Followers who say that leaders are ‘too light’ to be followed don’t dance with enough of their own power. There, I said it.

-We should prioritize quality of touch when we teach. In my opinion, the way in which we communicate is more important than the specific ideas we communicate. When I teach I foreground every discussion of moves with a discussion of how to connect in ways that are attentive and considerate.

Touch conveys feelings. If you lead with force, you’re touching somebody with force. If you grip their hands tightly or pull their arms around forcefully in turns, you may not only be injuring them physically (I know followers who actually get bruises from this sort of thing), but you may also be harming them emotionally.
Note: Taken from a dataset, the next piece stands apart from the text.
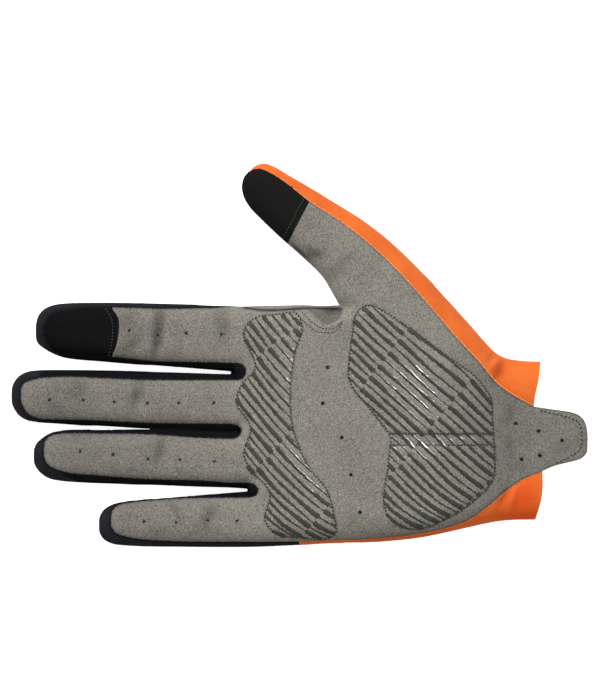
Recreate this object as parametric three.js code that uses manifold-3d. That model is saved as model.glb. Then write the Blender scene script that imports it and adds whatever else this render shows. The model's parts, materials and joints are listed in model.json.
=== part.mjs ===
// A full-finger cycling glove for the right hand, lying on its back with the palm up.
// Millimetres, +Z up. The fingers point to -X and the thumb to +Y. The origin is on the
// table, under the middle of the glove's plan.
//
// The glove is a hollow bag: an outer skin of tapered sleeves, less the same sleeves one
// wall thickness smaller. Cutting the bag along its seams gives the sewn panels.

import * as THREE from 'three';
import { mergeVertices } from 'three/addons/utils/BufferGeometryUtils.js';
import Module from 'manifold-3d';

const wasm = await Module();
wasm.setup();

// Driving dimensions

const WALL = 1.3; // fabric thickness
const SEAM_GAP = 0.3; // between neighbouring panels
const SIDE_LEVEL = 0.38; // height of the widest point of a sleeve, as a share of its height
const ROUND_SHARE = 0.46; // most of a sleeve's width that one rounded side may take
const END_SHARE = 1.5; // how much thicker the wall is at a closed end
const FINGER_ROUND = 8; // width of a finger's rounded side
const HAND_ROUND = 11; // width of the hand's rounded side
const PALM_SEAM_LEVEL = 6.2; // the palm fabric comes down to this level where it wraps a side
const GUSSET_LEVEL = 2; // and the gusset to this one
const FOURCHETTE_INSET = 3.2; // from a finger's side to the seam of its side strip
const FOURCHETTE_TIP = 7; // from a fingertip to the end of its side strip
const FOURCHETTE_ROOM = 0.7; // how far the side strip reaches past the palm fabric's edge
const CROTCH_DEPTH = 3.4; // length of the rounded end between two fingers
const CROTCH_HALF_WIDTH = 3.7; // and half its width
const PAD_THICKNESS = 1.6; // foam pads on the palm
const TAB_THICKNESS = 1.5;
const VENT_RADIUS = 0.55; // punched ventilation holes
const VENT_SIDES = 6;
const PAD_UNDER = 8; // the pads lie wholly above this level
const TOP = 40; // above everything
const UNDER = -5; // below everything
const BEYOND_TIPS = -130; // x past the fingertips
const BEYOND_CUFF = 130; // x past the pull tab
const ARC_STEPS = 4; // facets in a quarter of a sleeve's side
const INNER_ARC_STEPS = 2; // the same inside
const CURVE_STEP = 6; // aim for this length between the points of a smooth outline

// Tables. Plan points are in millimetres in the glove's frame.

// Each finger from its tip to its root: the plan places of its two sides, and its height.
const fingers = {
  index: [
    { x: -105.3, upper: 12.0, lower: 6.8, height: 7.6 },
    { x: -104.4, upper: 15.2, lower: 4.8, height: 8.4 },
    { x: -102.2, upper: 18.2, lower: 2.6, height: 9.2 },
    { x: -99.0, upper: 19.8, lower: 0.5, height: 10 },
    { x: -94.2, upper: 20.6, lower: -1.2, height: 10.6 },
    { x: -76.6, upper: 20.8, lower: -2.6, height: 11 },
    { x: -57.4, upper: 20.2, lower: -4.0, height: 11.4 },
    { x: -38.2, upper: 19.8, lower: -5.4, height: 12 },
    { x: -22.0, upper: 19.8, lower: -6.6, height: 12.8 },
    { x: -4.0, upper: 19.6, lower: -8.0, height: 13.2 },
  ],
  middle: [
    { x: -115.4, upper: -13.6, lower: -18.8, height: 7.6 },
    { x: -114.6, upper: -11.2, lower: -20.8, height: 8.4 },
    { x: -112.6, upper: -8.8, lower: -23.6, height: 9.2 },
    { x: -109.6, upper: -7.2, lower: -25.3, height: 10 },
    { x: -105.4, upper: -6.4, lower: -26.2, height: 10.6 },
    { x: -95.8, upper: -6.3, lower: -27.0, height: 11 },
    { x: -76.6, upper: -6.4, lower: -28.4, height: 11.2 },
    { x: -57.4, upper: -6.6, lower: -29.8, height: 11.6 },
    { x: -38.2, upper: -6.9, lower: -30.5, height: 12 },
    { x: -22.0, upper: -7.2, lower: -30.8, height: 12.8 },
    { x: -4.0, upper: -7.6, lower: -31.0, height: 13.2 },
  ],
  ring: [
    { x: -106.4, upper: -38.0, lower: -42.8, height: 7.4 },
    { x: -105.6, upper: -35.6, lower: -44.8, height: 8.2 },
    { x: -103.8, upper: -33.2, lower: -47.0, height: 9 },
    { x: -100.6, upper: -31.4, lower: -49.0, height: 9.8 },
    { x: -95.8, upper: -30.4, lower: -50.0, height: 10.4 },
    { x: -86.2, upper: -30.0, lower: -50.6, height: 10.8 },
    { x: -71.8, upper: -29.9, lower: -51.2, height: 11 },
    { x: -57.4, upper: -29.6, lower: -51.6, height: 11.4 },
    { x: -38.2, upper: -30.2, lower: -52.4, height: 12 },
    { x: -19.0, upper: -30.6, lower: -53.2, height: 12.8 },
    { x: -4.0, upper: -30.8, lower: -53.8, height: 13.2 },
  ],
  little: [
    { x: -80.4, upper: -65.6, lower: -70.4, height: 7 },
    { x: -79.4, upper: -63.4, lower: -72.4, height: 7.8 },
    { x: -77.6, upper: -61.4, lower: -74.0, height: 8.6 },
    { x: -74.6, upper: -59.5, lower: -75.1, height: 9.4 },
    { x: -70.2, upper: -58.4, lower: -75.6, height: 10 },
    { x: -62.2, upper: -57.5, lower: -76.0, height: 10.4 },
    { x: -47.8, upper: -56.2, lower: -76.3, height: 10.8 },
    { x: -33.4, upper: -55.0, lower: -76.6, height: 11.6 },
    { x: -16.0, upper: -54.2, lower: -76.2, height: 12.6 },
    { x: -2.0, upper: -53.8, lower: -75.6, height: 13 },
  ],
};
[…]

Just imagine what it’s like to be grabbed and tossed around. Imagine what it’s like to be gripped so tightly it hurts. I know that a lot of followers expect this sort of thing when they dance, and the majority certainly seem to be fine with it, but it doesn’t have to be this way. How lovely would it be to dance in a world where everyone (leaders and followers both) is intentional about the way in which they touch each other’s bodies?

The ‘Golden Rule’ applies to dance. People usually say this: treat others the way you’d like to be treated. Others sometimes say: treat others the way they’d like to be treated. In either case, some thoughtfulness about what your partner experiences will never do you any harm on the floor. In fact, it will only turn you more and more into the kind of dancer for whom people line up to wait to dance with.


I originally set out to write this post because I was tired of having to actively defend myself on my the dancefloor. I want to put an end to this. But more than this I also want to create positive change. Our culture is not all that intentional–but it can be! It can be a world in which we think considerately about what our partner is experiencing. All we have to do is think, and want to care-take. We can foreground the quality of our dancing over the quantity. We can elaborate and enhance our ideas of what it means to be a good leader.  And we can in doing so become more connected dancers.